Christmas in Homestead, Nov. 24
A self-absorbed actress shooting a movie in an Iowa farm town discovers a growing attraction to the local innkeeper, a single dad, as well as the true meaning of Christmas.
Broadcasting Christmas, Nov. 23
Two veteran TV reporters butt heads as they cover holiday stories and compete for the same job, only to find themselves fighting a growing attraction.
A Heavenly Christmas, Nov. 26
A female workaholic who dies suddenly and goes to work for a cranky angel (Shirley MacLaine!) helps a musician struggling to find the true meaning of Christmas as she fights a growing attraction to him.
Journey Back to Christmas, Nov. 27
A World War II nurse is transported to 2016, when a handsome stranger teaches her to open her heart to love, as well as the true meaning of Christmas.
A Nutcracker Christmas, Dec. 10
A jaded ballerina is reunited with the dance partner/ex-boyfriend who once cost her the lead role in the Tchaikovsky classic, only to rediscover the true meaning of Christmas.

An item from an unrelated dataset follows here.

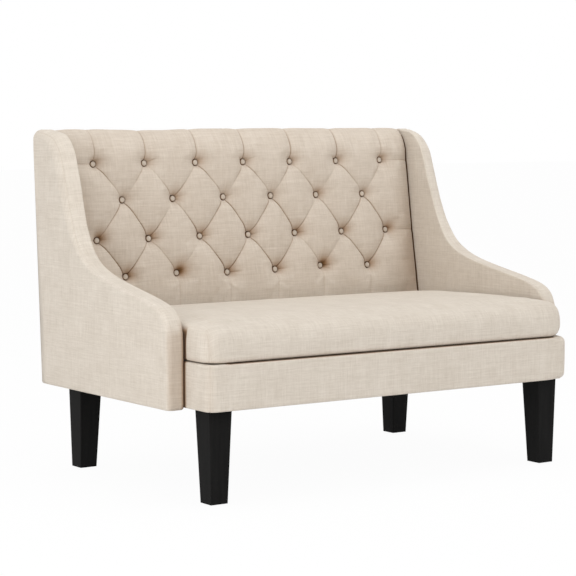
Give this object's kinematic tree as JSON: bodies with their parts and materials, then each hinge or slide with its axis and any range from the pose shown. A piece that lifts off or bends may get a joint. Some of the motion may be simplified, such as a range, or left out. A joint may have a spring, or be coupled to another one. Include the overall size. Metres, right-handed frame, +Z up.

And ballet.
Sleigh Bells Ring, Dec. 18
A cynical Christmas parade organizer discovers a magic antique sleigh that’s perfect for the event, then meets a handsome stranger who works to restore it—all while helping her rediscover the true meaning of Christmas and opening her heart to their growing attraction.
Rose for Christmas, Jan. 1
A Pasadena, Calif., artist and a weary businessman are forced to team up to create a float for the annual Tournament of Roses parade, only to find themselves fighting a growing attraction and discovering the true meaning of New Year’s, whatever that is.